--- Information provided ---
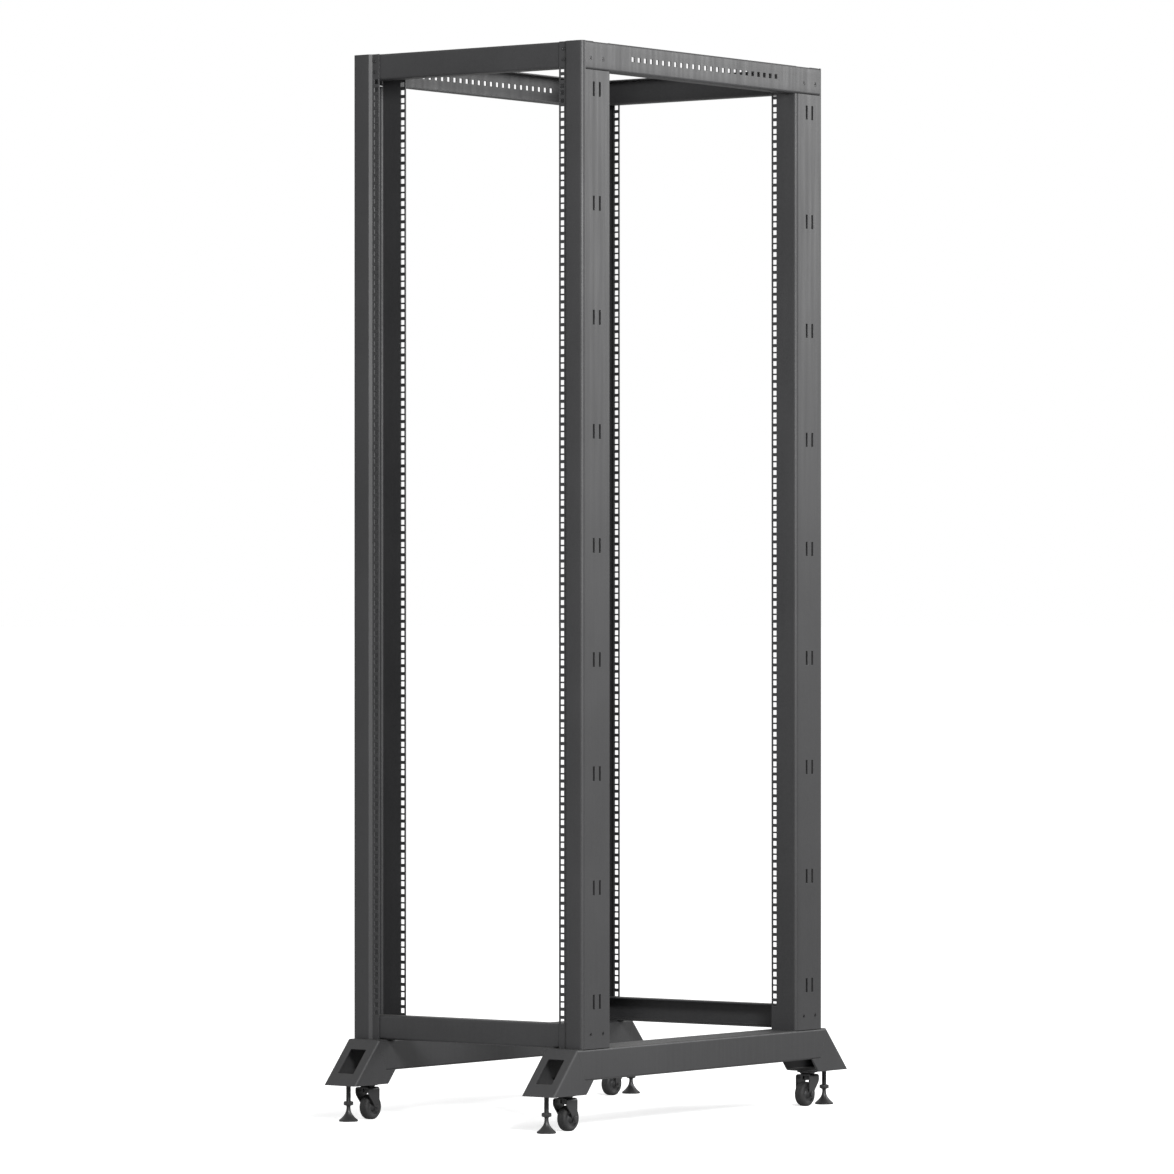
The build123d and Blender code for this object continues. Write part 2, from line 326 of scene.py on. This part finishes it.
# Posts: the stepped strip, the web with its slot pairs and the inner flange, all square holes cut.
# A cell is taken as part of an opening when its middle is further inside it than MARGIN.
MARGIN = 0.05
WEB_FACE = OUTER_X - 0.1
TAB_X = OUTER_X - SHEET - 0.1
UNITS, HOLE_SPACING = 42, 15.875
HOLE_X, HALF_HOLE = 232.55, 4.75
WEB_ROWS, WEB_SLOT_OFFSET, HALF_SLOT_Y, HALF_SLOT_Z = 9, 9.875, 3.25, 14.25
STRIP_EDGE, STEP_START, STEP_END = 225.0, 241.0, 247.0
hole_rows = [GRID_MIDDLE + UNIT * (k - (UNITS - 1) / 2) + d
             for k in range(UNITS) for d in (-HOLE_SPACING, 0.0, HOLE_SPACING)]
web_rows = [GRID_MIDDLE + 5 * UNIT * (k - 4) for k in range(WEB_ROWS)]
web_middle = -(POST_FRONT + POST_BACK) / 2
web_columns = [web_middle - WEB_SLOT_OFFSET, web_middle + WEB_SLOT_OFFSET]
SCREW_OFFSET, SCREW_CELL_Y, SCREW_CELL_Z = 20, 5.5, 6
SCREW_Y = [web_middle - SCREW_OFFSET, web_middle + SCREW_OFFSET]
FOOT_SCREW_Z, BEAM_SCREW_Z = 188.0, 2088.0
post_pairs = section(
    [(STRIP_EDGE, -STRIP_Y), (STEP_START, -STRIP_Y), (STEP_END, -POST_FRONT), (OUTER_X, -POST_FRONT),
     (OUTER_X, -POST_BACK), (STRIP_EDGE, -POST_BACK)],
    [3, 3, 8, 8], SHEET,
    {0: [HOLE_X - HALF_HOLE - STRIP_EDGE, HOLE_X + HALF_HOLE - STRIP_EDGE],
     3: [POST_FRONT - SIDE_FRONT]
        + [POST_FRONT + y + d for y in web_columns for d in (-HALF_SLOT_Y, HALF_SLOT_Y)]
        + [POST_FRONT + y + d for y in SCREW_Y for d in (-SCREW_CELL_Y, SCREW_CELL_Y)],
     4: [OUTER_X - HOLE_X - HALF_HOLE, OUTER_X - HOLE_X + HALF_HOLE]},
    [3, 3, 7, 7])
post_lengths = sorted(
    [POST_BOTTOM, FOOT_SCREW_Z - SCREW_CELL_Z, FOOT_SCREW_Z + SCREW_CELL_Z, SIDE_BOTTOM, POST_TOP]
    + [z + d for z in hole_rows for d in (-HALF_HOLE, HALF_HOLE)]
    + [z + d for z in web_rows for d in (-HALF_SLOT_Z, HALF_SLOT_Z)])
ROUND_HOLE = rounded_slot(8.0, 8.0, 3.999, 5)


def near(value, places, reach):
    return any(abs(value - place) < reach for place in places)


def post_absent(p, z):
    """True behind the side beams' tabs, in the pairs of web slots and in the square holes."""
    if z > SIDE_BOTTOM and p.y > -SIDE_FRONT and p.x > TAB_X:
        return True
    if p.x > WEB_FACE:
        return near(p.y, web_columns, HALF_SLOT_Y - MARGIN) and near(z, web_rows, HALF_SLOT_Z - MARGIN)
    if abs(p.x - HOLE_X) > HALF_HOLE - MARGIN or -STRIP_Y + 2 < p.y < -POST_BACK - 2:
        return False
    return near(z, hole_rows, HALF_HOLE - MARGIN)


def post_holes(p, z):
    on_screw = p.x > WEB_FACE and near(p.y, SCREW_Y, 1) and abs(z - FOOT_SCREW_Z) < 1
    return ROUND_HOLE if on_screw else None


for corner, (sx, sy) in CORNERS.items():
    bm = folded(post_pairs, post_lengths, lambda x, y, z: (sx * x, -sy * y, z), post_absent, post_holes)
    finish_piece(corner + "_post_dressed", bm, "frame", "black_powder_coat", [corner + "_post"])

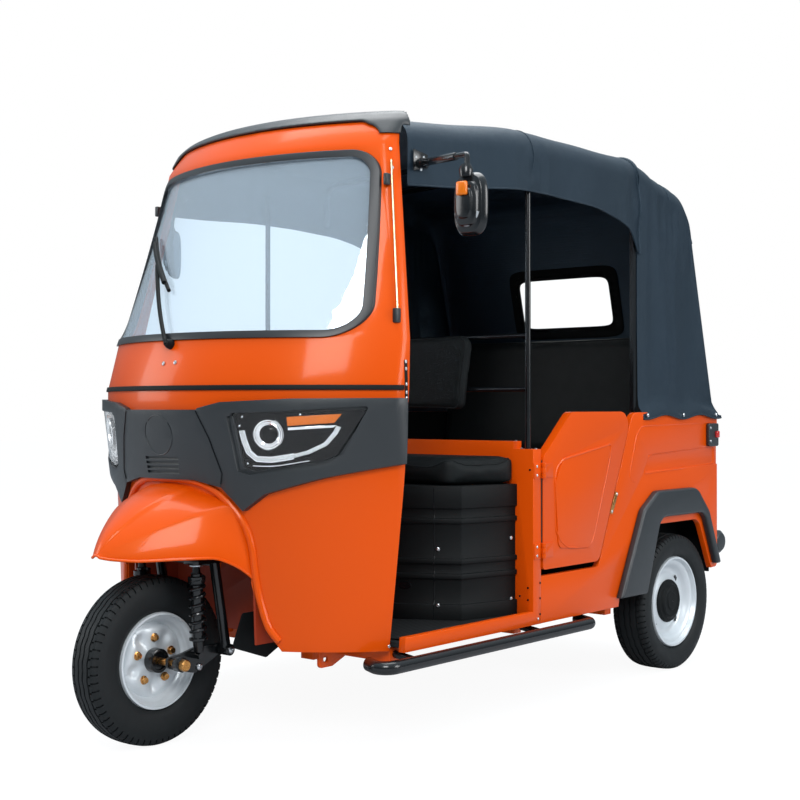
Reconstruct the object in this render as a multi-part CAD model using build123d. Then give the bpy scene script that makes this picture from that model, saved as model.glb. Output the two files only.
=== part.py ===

--- Work to do ---
Extract the full set of entries word for word.

--- Task response ---
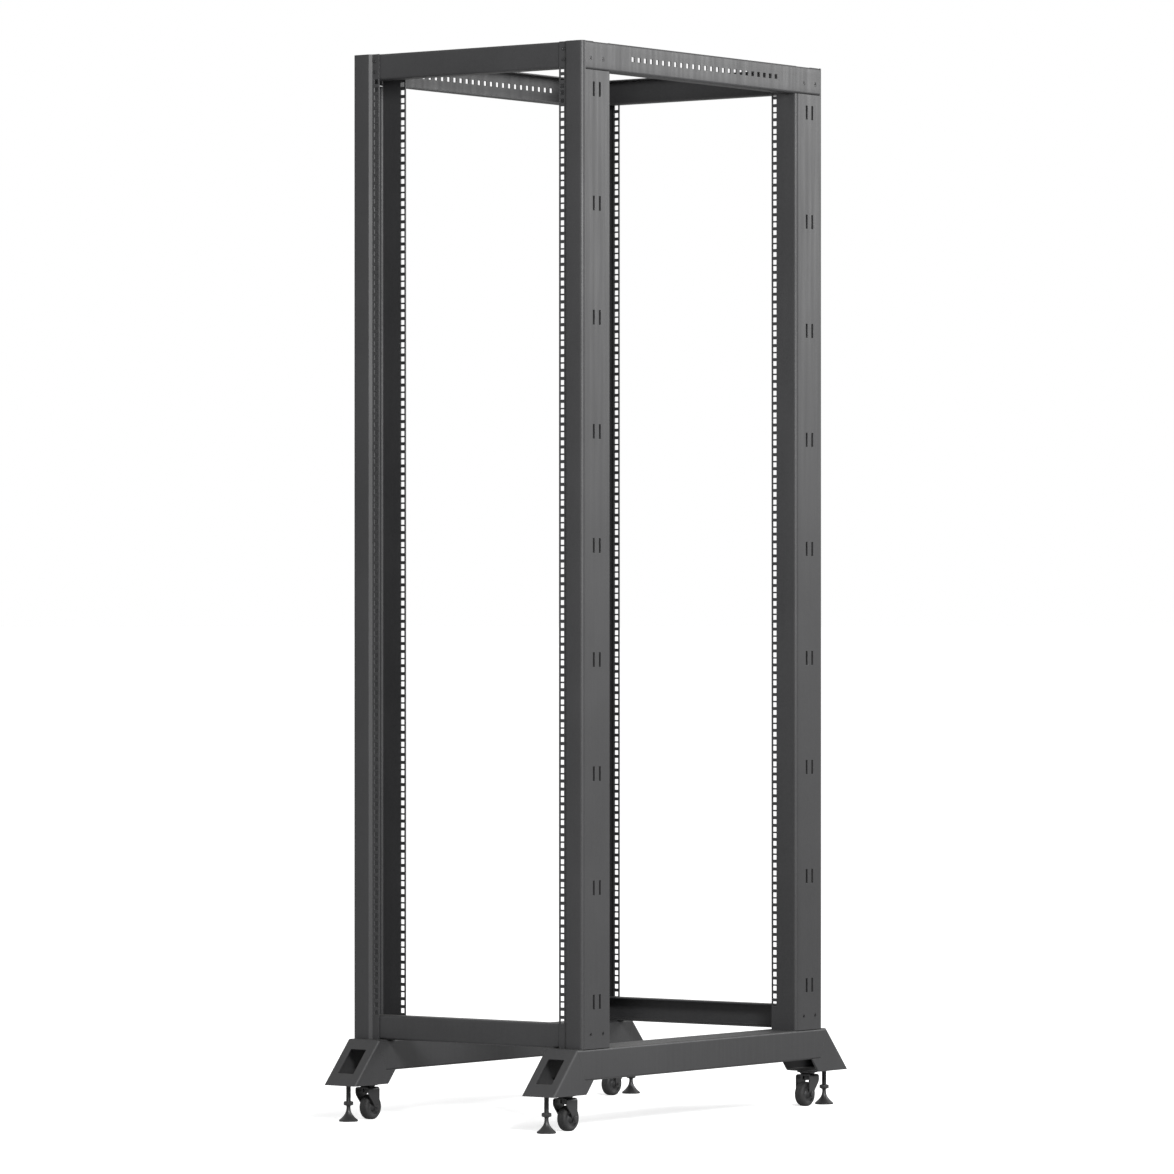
The build123d and Blender code for this object continues. Write part 2, from line 326 of scene.py on. This part finishes it.
# Posts: the stepped strip, the web with its slot pairs and the inner flange, all square holes cut.
# A cell is taken as part of an opening when its middle is further inside it than MARGIN.
MARGIN = 0.05
WEB_FACE = OUTER_X - 0.1
TAB_X = OUTER_X - SHEET - 0.1
UNITS, HOLE_SPACING = 42, 15.875
HOLE_X, HALF_HOLE = 232.55, 4.75
WEB_ROWS, WEB_SLOT_OFFSET, HALF_SLOT_Y, HALF_SLOT_Z = 9, 9.875, 3.25, 14.25
STRIP_EDGE, STEP_START, STEP_END = 225.0, 241.0, 247.0
hole_rows = [GRID_MIDDLE + UNIT * (k - (UNITS - 1) / 2) + d
             for k in range(UNITS) for d in (-HOLE_SPACING, 0.0, HOLE_SPACING)]
web_rows = [GRID_MIDDLE + 5 * UNIT * (k - 4) for k in range(WEB_ROWS)]
web_middle = -(POST_FRONT + POST_BACK) / 2
web_columns = [web_middle - WEB_SLOT_OFFSET, web_middle + WEB_SLOT_OFFSET]
SCREW_OFFSET, SCREW_CELL_Y, SCREW_CELL_Z = 20, 5.5, 6
SCREW_Y = [web_middle - SCREW_OFFSET, web_middle + SCREW_OFFSET]
FOOT_SCREW_Z, BEAM_SCREW_Z = 188.0, 2088.0
post_pairs = section(
    [(STRIP_EDGE, -STRIP_Y), (STEP_START, -STRIP_Y), (STEP_END, -POST_FRONT), (OUTER_X, -POST_FRONT),
     (OUTER_X, -POST_BACK), (STRIP_EDGE, -POST_BACK)],
    [3, 3, 8, 8], SHEET,
    {0: [HOLE_X - HALF_HOLE - STRIP_EDGE, HOLE_X + HALF_HOLE - STRIP_EDGE],
     3: [POST_FRONT - SIDE_FRONT]
        + [POST_FRONT + y + d for y in web_columns for d in (-HALF_SLOT_Y, HALF_SLOT_Y)]
        + [POST_FRONT + y + d for y in SCREW_Y for d in (-SCREW_CELL_Y, SCREW_CELL_Y)],
     4: [OUTER_X - HOLE_X - HALF_HOLE, OUTER_X - HOLE_X + HALF_HOLE]},
    [3, 3, 7, 7])
post_lengths = sorted(
    [POST_BOTTOM, FOOT_SCREW_Z - SCREW_CELL_Z, FOOT_SCREW_Z + SCREW_CELL_Z, SIDE_BOTTOM, POST_TOP]
    + [z + d for z in hole_rows for d in (-HALF_HOLE, HALF_HOLE)]
    + [z + d for z in web_rows for d in (-HALF_SLOT_Z, HALF_SLOT_Z)])
ROUND_HOLE = rounded_slot(8.0, 8.0, 3.999, 5)


def near(value, places, reach):
    return any(abs(value - place) < reach for place in places)


def post_absent(p, z):
    """True behind the side beams' tabs, in the pairs of web slots and in the square holes."""
    if z > SIDE_BOTTOM and p.y > -SIDE_FRONT and p.x > TAB_X:
        return True
    if p.x > WEB_FACE:
        return near(p.y, web_columns, HALF_SLOT_Y - MARGIN) and near(z, web_rows, HALF_SLOT_Z - MARGIN)
    if abs(p.x - HOLE_X) > HALF_HOLE - MARGIN or -STRIP_Y + 2 < p.y < -POST_BACK - 2:
        return False
    return near(z, hole_rows, HALF_HOLE - MARGIN)


def post_holes(p, z):
    on_screw = p.x > WEB_FACE and near(p.y, SCREW_Y, 1) and abs(z - FOOT_SCREW_Z) < 1
    return ROUND_HOLE if on_screw else None


for corner, (sx, sy) in CORNERS.items():
    bm = folded(post_pairs, post_lengths, lambda x, y, z: (sx * x, -sy * y, z), post_absent, post_holes)
    finish_piece(corner + "_post_dressed", bm, "frame", "black_powder_coat", [corner + "_post"])

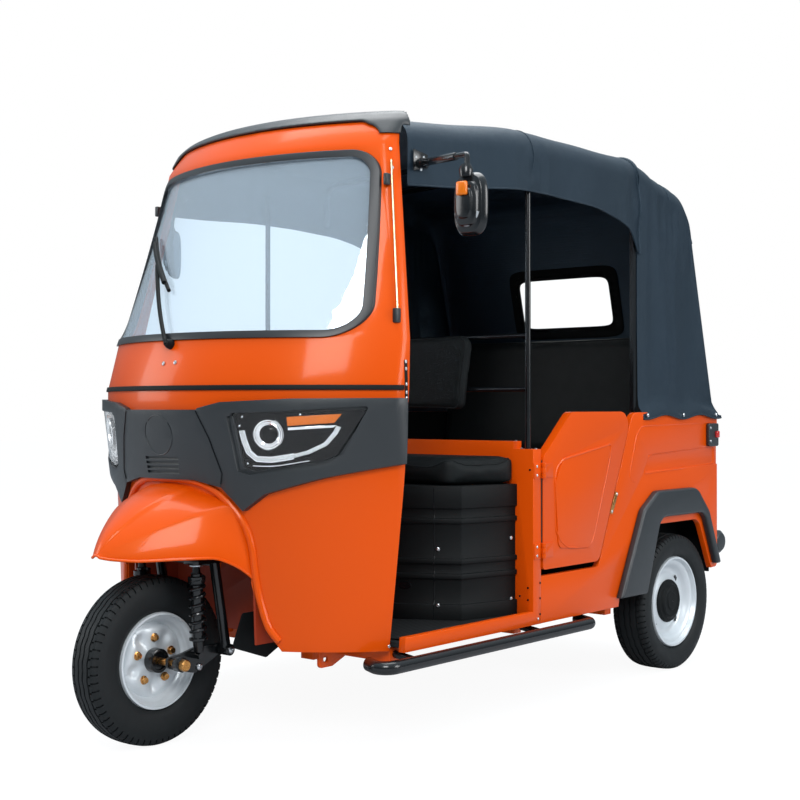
Reconstruct the object in this render as a multi-part CAD model using build123d. Then give the bpy scene script that makes this picture from that model, saved as model.glb. Output the two files only.
=== part.py ===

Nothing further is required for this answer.